Generating a lifetime retirement income from your retirement nest egg is one of the biggest challenges facing boomers. There are many approaches to figuring out how much to draw down each year from your retirement savings, ranging from buying an immediate annuity to doing it yourself.

Learning how an actuary meets this challenge is like discovering what a credentialed nutritionist eats. You can learn a lot just by finding out what an expert does for himself or herself.

A good friend of mine -- Ken Steiner -- recently retired from the prestigious actuarial and consulting firm Towers Watson, where he was in charge of the company's actuarial research department. Over the years, Ken gave a lot of thought to the challenge of generating a lifetime retirement income, and he invented a simple tool that builds on his substantial experience with analyzing retirement programs. He used this tool to help with his own retirement, and now he's sharing it with others through a website called How Much Can I Afford to Spend in Retirement. It contains a simple retirement income calculator and text that describes his approach.

To use Ken's method, you'll need to make a few key assumptions about your future:

  • How long you'll need retirement income, i.e. your expected length of retirement
  • The rate at which your retirement nest egg will grow, considering both appreciation and income
  • Your expected inflation rate or, in other words, what percentage you need to increase your retirement income each year to cover the cost of your living expenses
In addition, you'll need to know the current value of your retirement savings from all sources.
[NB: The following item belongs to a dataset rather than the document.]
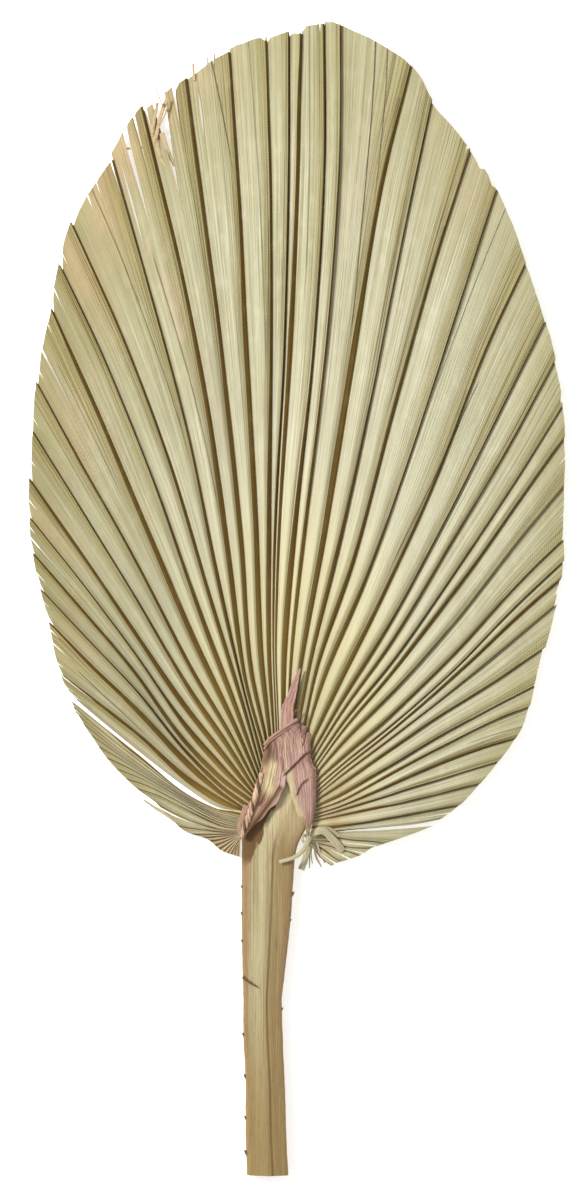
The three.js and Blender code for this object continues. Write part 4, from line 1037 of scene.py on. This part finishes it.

Once you input all this information, Ken's program calculates how much you can safely withdraw for the coming year. The program calculates this amount in such a way that if all the above assumptions exactly match your actual future experience regarding investment return and inflation, then your money will run out by the end of your (expected) life.

But since you can't count on your assumptions to exactly match what will happen in the future, each year you should recalculate your withdrawal amount for the following year and, if necessary, make adjustments in your assumptions. Most important, you'll update the amount that remains in your retirement savings. And you'll do this every year during your retirement in order to make sure you're withdrawing enough to cover your expenses, but are leaving enough to continue to generate enough income to last throughout your retirement.

This constant adjustment of the withdrawal amount is one of the advantages of Ken's method. Other methods of calculating safe withdrawal amounts lock you into a fixed withdrawal amount without recognizing what's happened to your investments, which doesn't make any sense to me.

The assumptions that you input into Ken's program are critical; you can outlive your money if you're too optimistic about your investment return or if you live longer than your expected length of retirement. You can minimize the odds of outliving your money by being conservative in your assumptions.